Fear and Joy!

Matt28Easter Day
Acts 10:34-43; Colossians 3:1-4; Matthew 28:1-10
St. Nathaniel’s Episcopal Church
Jean Hite

Alleluia, Christ is risen! (And you say?) He is risen indeed! Alleluia . . . . .
Do you use that greeting during the Easter season? It’s a custom, especially in Eastern Orthodox churches, that instead of saying hello, you say to your Christian brother or sister “Christ is risen!” – and she or he says “Christ is risen indeed!” And maybe you even exchange a triple kiss on alternating cheeks!

So . . . Alleluia, Christ is risen! (Response: He is risen indeed! Alleluia . . .) Let’s celebrate!! A day of pure joy!

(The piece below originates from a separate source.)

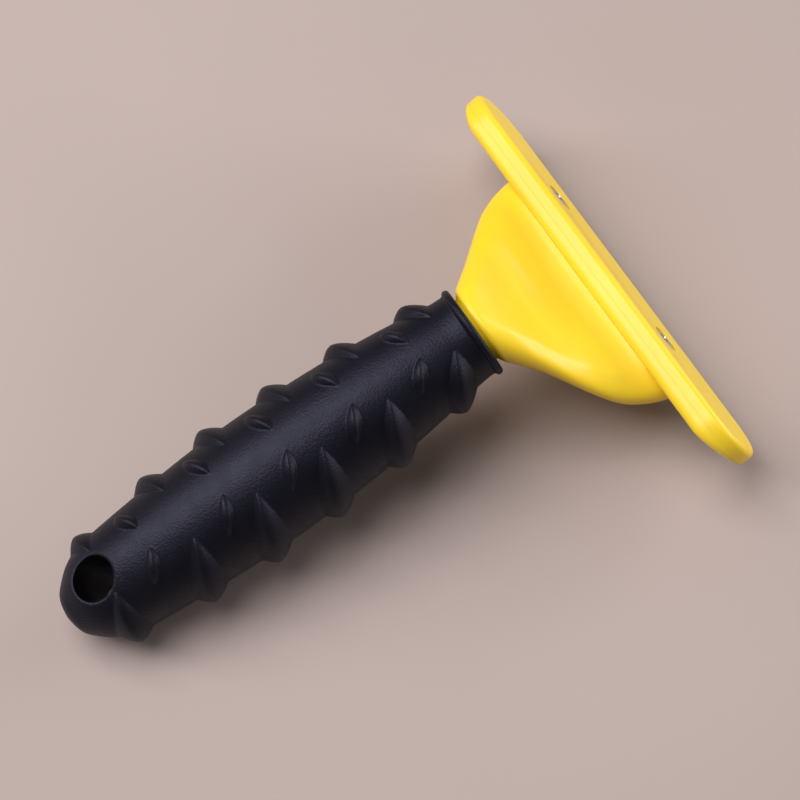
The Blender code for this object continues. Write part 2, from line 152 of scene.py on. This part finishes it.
# Screws
SCREW_SINK = 0.05
SCREW_DOME = 0.4                    # how far the head falls away towards its rim
SCREW_HEAD_RADIUS = 3.65
SCREW_HEAD_HEIGHT = 1.9
SCREW_DOME_RADIUS = 3.45
SCREW_EDGE = 0.2                    # height of the rounded edge between dome and side
SCREW_SHANK_RADIUS = 1.75
SCREW_LENGTH = 15.0
SCREW_POINT_LENGTH = 2.0
SCREW_POINT_RADIUS = 1.3
THREAD_PITCH = 1.2
THREAD_ROOT_RADIUS = 1.45
THREAD_START = 0.6                  # below the head
THREAD_END_ROOM = 3.0               # shank left without thread
RECESS_ANGLES = (38, 128)           # degrees
RECESS_DEPTH = 1.5
RECESS_LENGTHS = (4.3, 2.0)         # of an arm pair, at the top and at the bottom
RECESS_WIDTHS = (0.95, 0.6)
SCREW_BEVEL = 0.00006               # metres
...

But according to Matthew’s gospel joy is not the only thing that Mary Magdalene and the other Mary were feeling when they ran off that first Easter – when they left the empty tomb looking for the disciples. There was joy for sure but also great fear. The message delivered by the angels is clear: “Do not be afraid; I know that you are looking for Jesus who was crucified. He is not here; for he has been raised.”

This message – “Do not be afraid” – is, in many ways, at the core of Good News. It’s announced throughout Scripture by angels and messengers at key moments in the biblical story. It always announces the empowering words of faith and courage – the very essence of the gospel.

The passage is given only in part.